I’ve never heard of data loss. From the local machine or the cloud, or both?

Nevertheless, I make a nightly export to my own file structure which is stored on a NAS and also backed up to a third party cloud, so I’m not very concerned.

[–] pelley 2 points 1 year ago (1 children)

What do you use for the export process?

[–] Z4rK 4 points 1 year ago* (last edited 1 year ago) (1 children)

OSXPhotos

You can use it from the command line, but I use the Python interface with a custom script to handle some of my custom stuff like making sure the NAS volume is mounted, tweak some naming, more robust duplication handling etc.

I used to run iCloudPD through docker on my NAS, which works great and can sync down everything directly from iCloud. However, if you turn on Advanced Data Protection like I did, software like icloudpd can no longer access your photos.

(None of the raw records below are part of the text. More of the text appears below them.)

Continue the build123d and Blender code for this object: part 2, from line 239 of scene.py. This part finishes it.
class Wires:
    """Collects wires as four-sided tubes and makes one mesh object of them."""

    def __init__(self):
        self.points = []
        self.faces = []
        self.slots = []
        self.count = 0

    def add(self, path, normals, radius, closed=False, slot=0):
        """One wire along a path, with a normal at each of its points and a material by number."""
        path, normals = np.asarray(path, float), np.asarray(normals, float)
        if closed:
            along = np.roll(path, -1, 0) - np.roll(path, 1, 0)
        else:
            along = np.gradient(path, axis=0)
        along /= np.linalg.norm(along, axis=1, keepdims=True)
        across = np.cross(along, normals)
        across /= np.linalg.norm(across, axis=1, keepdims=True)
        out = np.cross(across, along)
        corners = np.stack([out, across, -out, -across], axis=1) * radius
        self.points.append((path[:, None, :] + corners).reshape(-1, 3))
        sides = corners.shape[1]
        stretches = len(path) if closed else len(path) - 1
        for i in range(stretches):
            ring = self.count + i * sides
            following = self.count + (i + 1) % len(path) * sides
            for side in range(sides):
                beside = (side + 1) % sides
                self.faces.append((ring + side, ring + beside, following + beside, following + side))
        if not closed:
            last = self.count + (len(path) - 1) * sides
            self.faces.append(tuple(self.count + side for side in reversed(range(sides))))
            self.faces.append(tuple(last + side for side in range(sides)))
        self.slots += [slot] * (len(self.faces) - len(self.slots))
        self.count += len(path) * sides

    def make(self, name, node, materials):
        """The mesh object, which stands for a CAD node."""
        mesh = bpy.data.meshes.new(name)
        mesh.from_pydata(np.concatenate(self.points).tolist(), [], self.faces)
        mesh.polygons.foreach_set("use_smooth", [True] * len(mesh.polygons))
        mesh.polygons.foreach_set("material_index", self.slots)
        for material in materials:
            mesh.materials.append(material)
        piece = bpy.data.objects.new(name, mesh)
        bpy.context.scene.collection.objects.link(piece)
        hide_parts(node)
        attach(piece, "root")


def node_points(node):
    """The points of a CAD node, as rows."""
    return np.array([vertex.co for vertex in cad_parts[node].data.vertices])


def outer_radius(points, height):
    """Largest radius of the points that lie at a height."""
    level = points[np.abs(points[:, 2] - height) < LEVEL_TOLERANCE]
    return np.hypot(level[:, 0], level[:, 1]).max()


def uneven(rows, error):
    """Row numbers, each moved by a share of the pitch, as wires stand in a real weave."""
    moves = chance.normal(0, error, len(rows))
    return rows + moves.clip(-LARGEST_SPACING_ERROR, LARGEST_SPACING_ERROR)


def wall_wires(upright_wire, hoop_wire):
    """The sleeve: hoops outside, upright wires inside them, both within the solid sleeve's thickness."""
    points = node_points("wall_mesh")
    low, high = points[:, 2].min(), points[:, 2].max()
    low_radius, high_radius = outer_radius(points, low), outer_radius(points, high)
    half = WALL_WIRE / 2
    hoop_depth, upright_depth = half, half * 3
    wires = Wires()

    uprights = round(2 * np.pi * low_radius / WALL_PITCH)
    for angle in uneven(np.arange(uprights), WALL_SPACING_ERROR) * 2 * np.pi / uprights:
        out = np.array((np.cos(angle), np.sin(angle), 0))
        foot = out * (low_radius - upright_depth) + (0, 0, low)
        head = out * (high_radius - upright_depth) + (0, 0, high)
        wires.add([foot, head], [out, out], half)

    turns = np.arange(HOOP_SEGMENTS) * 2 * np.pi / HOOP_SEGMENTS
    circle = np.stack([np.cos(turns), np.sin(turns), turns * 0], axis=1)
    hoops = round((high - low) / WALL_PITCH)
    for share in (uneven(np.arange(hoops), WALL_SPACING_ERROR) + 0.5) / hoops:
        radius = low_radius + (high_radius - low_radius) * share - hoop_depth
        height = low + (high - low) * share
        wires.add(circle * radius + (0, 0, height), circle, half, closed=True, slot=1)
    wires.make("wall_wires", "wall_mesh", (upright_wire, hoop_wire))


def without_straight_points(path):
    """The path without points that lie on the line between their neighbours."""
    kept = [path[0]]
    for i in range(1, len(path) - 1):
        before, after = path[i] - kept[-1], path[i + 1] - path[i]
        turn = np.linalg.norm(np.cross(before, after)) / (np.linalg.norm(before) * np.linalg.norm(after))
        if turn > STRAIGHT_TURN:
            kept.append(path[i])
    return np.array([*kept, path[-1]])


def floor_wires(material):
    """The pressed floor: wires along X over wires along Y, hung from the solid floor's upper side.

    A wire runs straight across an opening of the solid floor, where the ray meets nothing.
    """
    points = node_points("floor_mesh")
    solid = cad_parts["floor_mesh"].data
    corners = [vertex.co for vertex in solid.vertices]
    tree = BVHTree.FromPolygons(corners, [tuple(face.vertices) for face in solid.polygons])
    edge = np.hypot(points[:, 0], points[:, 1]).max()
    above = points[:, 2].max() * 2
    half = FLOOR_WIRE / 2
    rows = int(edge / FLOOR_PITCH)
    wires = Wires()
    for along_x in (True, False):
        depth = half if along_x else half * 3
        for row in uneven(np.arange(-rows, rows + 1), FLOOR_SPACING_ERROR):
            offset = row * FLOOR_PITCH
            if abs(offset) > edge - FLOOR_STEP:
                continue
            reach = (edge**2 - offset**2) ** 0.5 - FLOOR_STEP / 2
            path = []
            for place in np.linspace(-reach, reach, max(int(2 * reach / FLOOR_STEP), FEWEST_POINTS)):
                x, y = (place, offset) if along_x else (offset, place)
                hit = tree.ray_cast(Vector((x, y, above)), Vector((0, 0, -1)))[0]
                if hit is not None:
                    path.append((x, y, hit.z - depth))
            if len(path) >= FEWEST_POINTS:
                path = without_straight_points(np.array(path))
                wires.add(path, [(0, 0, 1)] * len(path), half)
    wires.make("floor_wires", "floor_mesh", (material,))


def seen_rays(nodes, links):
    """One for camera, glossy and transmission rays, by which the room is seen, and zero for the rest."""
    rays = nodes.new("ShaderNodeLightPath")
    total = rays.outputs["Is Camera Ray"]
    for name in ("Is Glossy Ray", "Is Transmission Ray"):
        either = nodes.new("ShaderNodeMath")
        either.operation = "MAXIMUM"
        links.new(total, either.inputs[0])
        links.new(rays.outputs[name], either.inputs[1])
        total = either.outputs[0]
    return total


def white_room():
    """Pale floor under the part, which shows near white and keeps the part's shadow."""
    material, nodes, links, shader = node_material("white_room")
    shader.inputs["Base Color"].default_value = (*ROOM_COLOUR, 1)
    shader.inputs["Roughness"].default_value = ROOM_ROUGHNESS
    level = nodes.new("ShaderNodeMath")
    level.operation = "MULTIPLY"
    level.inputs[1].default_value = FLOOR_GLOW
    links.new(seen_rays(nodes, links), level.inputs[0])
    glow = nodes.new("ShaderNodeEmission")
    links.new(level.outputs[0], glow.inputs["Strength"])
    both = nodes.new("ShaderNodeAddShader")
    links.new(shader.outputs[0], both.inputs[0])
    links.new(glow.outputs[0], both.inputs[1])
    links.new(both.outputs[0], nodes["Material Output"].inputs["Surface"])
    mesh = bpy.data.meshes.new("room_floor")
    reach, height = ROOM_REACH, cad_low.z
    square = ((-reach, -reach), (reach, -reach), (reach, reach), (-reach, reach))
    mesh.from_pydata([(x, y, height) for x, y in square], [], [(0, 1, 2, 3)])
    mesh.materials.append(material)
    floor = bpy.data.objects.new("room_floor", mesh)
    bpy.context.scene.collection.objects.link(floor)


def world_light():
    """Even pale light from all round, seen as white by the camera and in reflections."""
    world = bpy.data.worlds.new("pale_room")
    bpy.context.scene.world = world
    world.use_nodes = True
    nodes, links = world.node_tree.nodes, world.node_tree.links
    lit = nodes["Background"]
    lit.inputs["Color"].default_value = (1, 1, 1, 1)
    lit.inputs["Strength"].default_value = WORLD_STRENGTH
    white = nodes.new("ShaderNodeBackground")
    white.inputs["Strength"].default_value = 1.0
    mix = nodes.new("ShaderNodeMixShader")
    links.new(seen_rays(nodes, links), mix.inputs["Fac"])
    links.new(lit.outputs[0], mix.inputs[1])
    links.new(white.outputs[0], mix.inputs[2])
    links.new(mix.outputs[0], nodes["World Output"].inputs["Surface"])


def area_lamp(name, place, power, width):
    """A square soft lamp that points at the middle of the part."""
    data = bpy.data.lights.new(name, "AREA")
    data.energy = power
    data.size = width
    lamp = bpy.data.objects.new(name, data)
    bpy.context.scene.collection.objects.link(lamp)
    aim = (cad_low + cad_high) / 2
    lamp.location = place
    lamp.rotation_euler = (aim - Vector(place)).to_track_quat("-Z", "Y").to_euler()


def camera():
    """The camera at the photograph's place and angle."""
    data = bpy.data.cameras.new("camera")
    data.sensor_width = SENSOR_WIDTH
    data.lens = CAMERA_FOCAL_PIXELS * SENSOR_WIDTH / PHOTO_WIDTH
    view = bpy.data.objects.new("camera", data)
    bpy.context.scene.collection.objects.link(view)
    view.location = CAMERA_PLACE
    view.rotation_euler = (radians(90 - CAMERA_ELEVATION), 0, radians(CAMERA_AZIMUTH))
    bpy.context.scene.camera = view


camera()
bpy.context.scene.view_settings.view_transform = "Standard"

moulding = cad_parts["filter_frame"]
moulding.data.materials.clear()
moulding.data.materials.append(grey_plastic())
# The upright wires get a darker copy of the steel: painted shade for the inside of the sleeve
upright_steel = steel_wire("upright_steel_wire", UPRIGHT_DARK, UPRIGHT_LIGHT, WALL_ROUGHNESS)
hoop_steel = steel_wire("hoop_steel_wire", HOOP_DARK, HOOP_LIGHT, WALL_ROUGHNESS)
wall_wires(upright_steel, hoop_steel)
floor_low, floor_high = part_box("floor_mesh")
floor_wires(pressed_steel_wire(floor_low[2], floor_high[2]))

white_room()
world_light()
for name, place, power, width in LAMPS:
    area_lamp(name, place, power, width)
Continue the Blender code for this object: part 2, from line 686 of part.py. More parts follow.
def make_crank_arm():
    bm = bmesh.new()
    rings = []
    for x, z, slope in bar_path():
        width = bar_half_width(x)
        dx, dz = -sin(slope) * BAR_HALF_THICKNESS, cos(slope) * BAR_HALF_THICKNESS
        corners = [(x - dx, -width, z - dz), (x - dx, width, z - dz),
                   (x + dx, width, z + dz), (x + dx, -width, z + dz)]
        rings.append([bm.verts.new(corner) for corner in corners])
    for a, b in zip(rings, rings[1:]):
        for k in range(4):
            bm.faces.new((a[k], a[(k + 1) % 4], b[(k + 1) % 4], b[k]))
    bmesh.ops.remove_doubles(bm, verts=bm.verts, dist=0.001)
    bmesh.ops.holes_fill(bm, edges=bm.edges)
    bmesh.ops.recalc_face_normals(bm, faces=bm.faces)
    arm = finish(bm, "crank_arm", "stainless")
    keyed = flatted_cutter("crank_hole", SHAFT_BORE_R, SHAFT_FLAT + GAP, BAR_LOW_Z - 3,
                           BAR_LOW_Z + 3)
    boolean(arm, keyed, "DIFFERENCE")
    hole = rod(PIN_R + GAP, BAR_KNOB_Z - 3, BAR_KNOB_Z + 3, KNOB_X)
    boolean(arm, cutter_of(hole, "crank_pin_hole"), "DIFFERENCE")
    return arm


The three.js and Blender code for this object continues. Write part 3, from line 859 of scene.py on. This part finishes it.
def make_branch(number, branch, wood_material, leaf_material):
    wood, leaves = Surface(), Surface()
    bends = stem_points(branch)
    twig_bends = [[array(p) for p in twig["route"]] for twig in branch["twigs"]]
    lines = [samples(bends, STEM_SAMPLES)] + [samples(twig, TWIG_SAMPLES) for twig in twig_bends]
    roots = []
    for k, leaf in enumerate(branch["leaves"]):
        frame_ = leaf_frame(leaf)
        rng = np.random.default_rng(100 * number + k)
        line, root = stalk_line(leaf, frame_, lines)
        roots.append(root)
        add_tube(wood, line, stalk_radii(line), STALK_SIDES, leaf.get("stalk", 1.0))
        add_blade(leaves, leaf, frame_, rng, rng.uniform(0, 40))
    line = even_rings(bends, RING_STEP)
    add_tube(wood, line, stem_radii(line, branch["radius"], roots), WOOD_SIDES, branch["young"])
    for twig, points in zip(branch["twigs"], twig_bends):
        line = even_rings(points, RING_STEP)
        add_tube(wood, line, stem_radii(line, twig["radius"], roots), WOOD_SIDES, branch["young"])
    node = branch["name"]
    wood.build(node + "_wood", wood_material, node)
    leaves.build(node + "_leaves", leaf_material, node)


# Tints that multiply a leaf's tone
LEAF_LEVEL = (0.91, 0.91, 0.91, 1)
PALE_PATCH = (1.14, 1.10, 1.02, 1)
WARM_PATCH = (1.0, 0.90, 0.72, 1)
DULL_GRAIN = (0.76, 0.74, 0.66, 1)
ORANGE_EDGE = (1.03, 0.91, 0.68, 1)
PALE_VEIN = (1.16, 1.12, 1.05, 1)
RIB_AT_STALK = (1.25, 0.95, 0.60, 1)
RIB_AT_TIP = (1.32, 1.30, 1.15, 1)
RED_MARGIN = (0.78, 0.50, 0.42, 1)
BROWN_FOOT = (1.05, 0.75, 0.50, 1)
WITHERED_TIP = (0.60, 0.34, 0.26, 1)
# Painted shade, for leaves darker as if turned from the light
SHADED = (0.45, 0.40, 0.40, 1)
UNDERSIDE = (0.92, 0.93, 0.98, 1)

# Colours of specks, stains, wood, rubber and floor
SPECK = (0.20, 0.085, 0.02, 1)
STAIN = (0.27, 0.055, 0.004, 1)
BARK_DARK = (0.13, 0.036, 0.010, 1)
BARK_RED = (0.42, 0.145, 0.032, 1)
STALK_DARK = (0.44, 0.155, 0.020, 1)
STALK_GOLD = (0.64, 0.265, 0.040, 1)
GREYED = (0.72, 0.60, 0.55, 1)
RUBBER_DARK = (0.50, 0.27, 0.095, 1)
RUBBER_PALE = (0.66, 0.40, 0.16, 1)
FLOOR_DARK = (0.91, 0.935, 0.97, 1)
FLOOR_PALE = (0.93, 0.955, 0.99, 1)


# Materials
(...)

I’ve instead added an external SSD to a Mac Mini server and set it to download all originals, then I run the script on a schedule every night to export anything new to my NAS. Then the backup of my NAS to an encrypted cloud location will kick in a few hours later.

[–] [email protected] 2 points 1 year ago (1 children)

As 99% of my photos come from my phone, I'm using PhotoSync to push them to my NAS whenever it sees my home WiFi.

[–] Z4rK 1 points 1 year ago

I’m sure it’s better now than last I tried it years ago, but I like a solution that works also when I’m away traveling. And I get a lot of power and control over metadata as well.